Olivia was torn. It was a shocking thing, from her Western perspective, but seeing them together it seemed so natural that her young son stay with Rinpoche.
At one point during Olivia’s conversation with Rinpoche about her doubts, Michael sat up very straight in Lama Zopa’s lap, looked directly into his mother’s eyes and said in his clear, bright little voice, “You are only my mother! He is my guru and I am going with him!”
And so he went, and his life as a monk began.
Ten years Michael spent at Kopan, living and studying with 80 other young monks: Sherpas, Tamangs, Manalis, Tibetans, and one other Western boy [Daja Wangchuk Meston, see his obituary in Mandala October-December 2010]. Often he felt like an outsider and he remembers the difficulties of that. “But it made me strong,” he says now.
Some of Michael’s happiest memories are of being with Lama Zopa in his Himalayan mountain village of Lawudo. He would sleep with Rinpoche in his cave, curled up behind him in his meditation box.
“There was Lama Zopa sitting up meditating next to me when I went to sleep, and there he would be, still meditating when I woke up.
“Rinpoche would ask me about my dreams, and I would tell him. Some days I would not have any, but because they seemed to have delighted Rinpoche I would make them up!”
Michael learned his first prayer from Lama Zopa. Sitting on the floor at his guru’s feet, his hands folded at his heart, he would recite:
Sang-gye tan-che du-pa-ku
Dor-je sempä ngo-wo-nyi
Kön-chog sum-kyi tsa-wa-te
La-ma nam-la chag-tsäl-lo
Embodiment of all the Buddhas
Essence of Dorje Sempa,
Root of the Three Jewels –
I prostrate to you oh my lamas!
Michael met his father and sister Melina when he was seven. He’d scarcely given them a thought, so was surprised when they turned up at Kopan.
“Do you know who I am?” the strange foreigner asked him.
Mostly, Michael felt shy. But Yorgo was shocked at the sight of this skinny, ragged, shoeless little boy. He wanted to take him away right then and put him into “some nice school in Europe for a proper education.”

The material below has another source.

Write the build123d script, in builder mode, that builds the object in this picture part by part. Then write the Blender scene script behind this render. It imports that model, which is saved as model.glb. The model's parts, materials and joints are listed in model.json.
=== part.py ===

Eventually, though, Yorgo came to see how right it was for his son. And he, like Olivia, studied Buddhism with the lamas at Kopan. Now Yorgo supports Michael completely. “As long as you are happy,” he tells him.
When he was 24, Michael affirmed his parents’ support, and his own decision made as a little boy in Lama Zopa’s lap: he received his full ordination, gelong, vows from his Holiness the Dalai Lama.
At his ordination he retained the name given to him as a little boy by Lama Yeshe that day Lama greeted him so lovingly to Kopan.
“From today,” Lama told him, “your name is Lobsang Yeshe.”
“I am happy to be a monk,” says Lobsang Yeshe now. “And regardless of whether I stay in the monastery or go to the West, I want to remain one always.”